Danach ist hier nicht erkennbar, in welcher Weise der Senat bei der Entscheidung über
die Beschwerde des Klägers das rechtliche Gehör verletzt haben soll. Der Kläger hatte
Gelegenheit, zu seiner Beschwerde vorzutragen und hatte die Beschwerde mit
Schriftsatz vom 31. März 2010 auch begründet.
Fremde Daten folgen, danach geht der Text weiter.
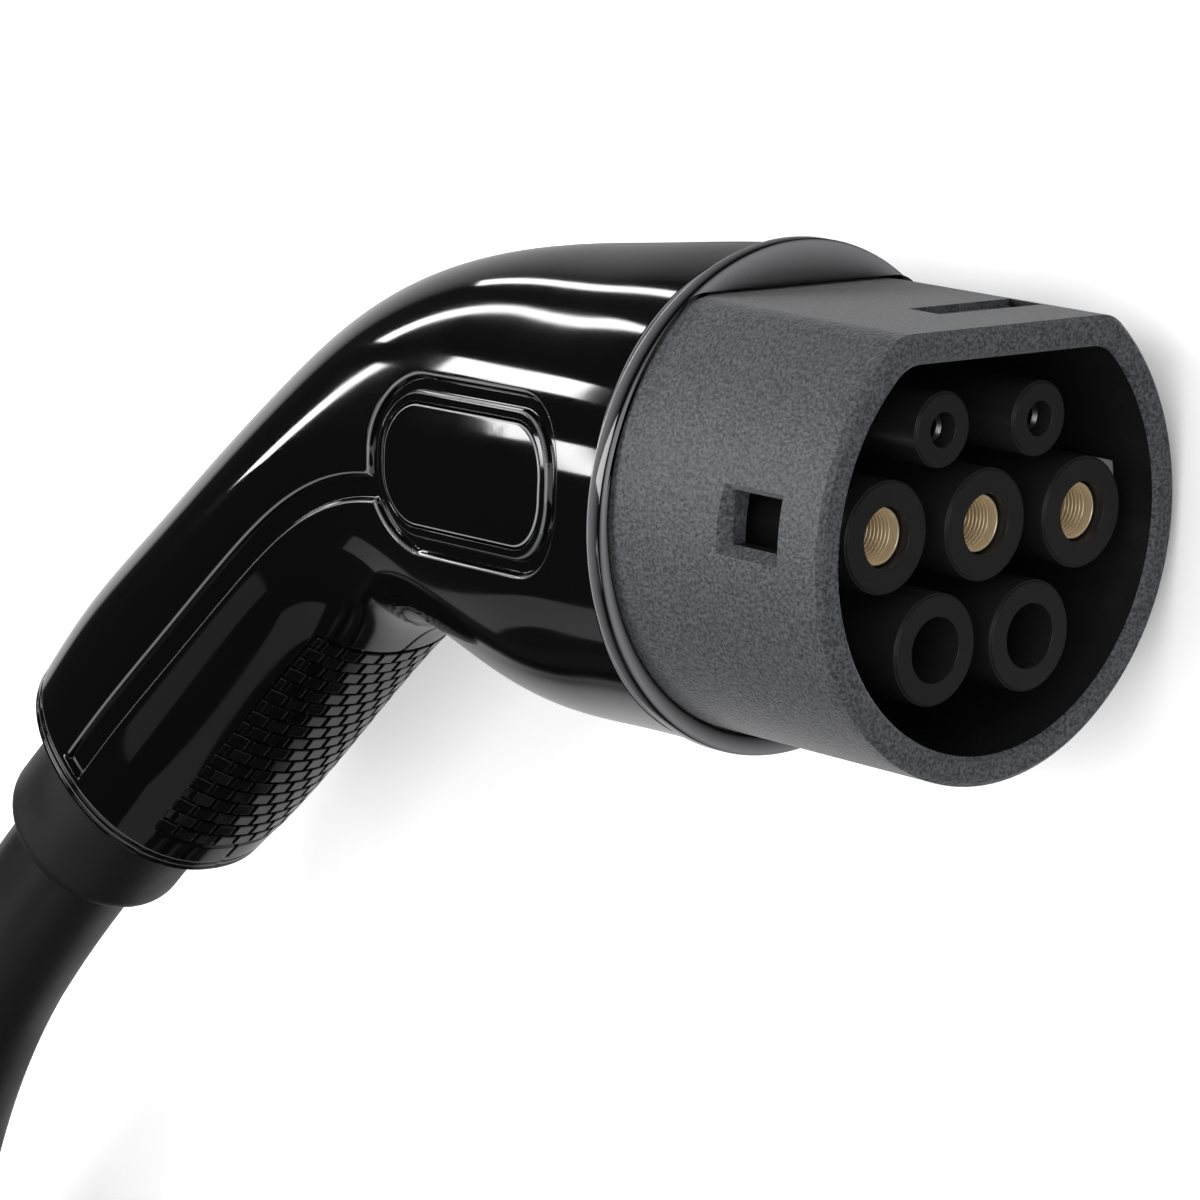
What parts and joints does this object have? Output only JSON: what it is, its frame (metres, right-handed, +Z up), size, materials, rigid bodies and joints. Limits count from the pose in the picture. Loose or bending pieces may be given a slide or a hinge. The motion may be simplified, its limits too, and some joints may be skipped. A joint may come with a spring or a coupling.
{
  "type": "electric vehicle charging connector on its cable",
  "caption": "Hand-held charging connector with a round contact face, D-shaped shroud, bent glossy handle and a thick cable put away in a coil.",
  "frame": {"origin": "on the floor, under the middle of the connector's bounding box", "axes": "+X out of the coupling face, +Y towards the flat of the shroud, +Z up from the floor, square to the connector's middle plane"},
  "size_m": [0.446, 0.5056, 0.073],
  "materials": {
    "grey_moulding": "matt",
    "insert_moulding": "satin",
    "gloss_black": "high gloss",
    "contact_brass": "turned",
    "zinc_steel": "zinc plated",
    "core_blue": "satin",
    "core_green": "satin",
    "core_brown": "satin",
    "core_white": "satin",
    "core_black": "satin",
    "resistor_body": "satin",
    "black_rubber": "satin",
    "cable_jacket": "satin",
    "clamp_plastic": "satin",
    "tie_fabric": "woven",
    "plug_plastic": "satin"
  },
  "bodies": {
    "root": {"shroud": "grey_moulding", "contact_insert": "insert_moulding", "contact_plate": "insert_moulding", "plate_screws": "zinc_steel", "neutral_contact": "contact_brass", "earth_contact": "contact_brass", "line_contact": "contact_brass", "proximity_contact": "contact_brass", "pilot_contact": "contact_brass", "neutral_core": "core_blue", "earth_core": "core_green", "line_core": "core_brown", "proximity_core": "core_white", "pilot_core": "core_black", "coding_resistor": "resistor_body", "left_shell": "gloss_black", "right_shell": "gloss_black", "left_inlay": "gloss_black", "right_inlay": "gloss_black", "housing_screws": "zinc_steel", "collar": "black_rubber", "cable_tail": "cable_jacket", "clamp_top": "clamp_plastic", "clamp_bottom": "clamp_plastic", "clamp_screws": "zinc_steel", "cable": "cable_jacket", "cable_coil": "cable_jacket", "coil_ties": "tie_fabric", "cable_lead": "cable_jacket", "plug_gland": "clamp_plastic", "plug_body": "plug_plastic", "plug_pins": "contact_brass"}
  },
  "joints": []
}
Auf das Vorbringen, dass nach
Auffassung des Klägers hinsichtlich der zu beurteilenden Erfolgsaussichten auf die Sach-
und Rechtslage zum Zeitpunkt der Klageerhebung abzustellen gewesen sei (Vortrag im
Beschwerdeverfahren mit Schriftsatz vom 31. März 2010), ist der Senat mit der
Entscheidung vom 08. Juni 2010 eingegangen (Gründe Seite 3 ab dem 3. Absatz bis
Seite 4), jedoch nicht mit dem vom Kläger für allein zutreffend erachteten Ergebnis.
Die Kostenentscheidung beruht auf der entsprechenden Anwendung des § 193 SGG.
Dieser Beschluss ist gemäß § 178 a Abs. 4 Satz 3 SGG und § 177 SGG nicht anfechtbar.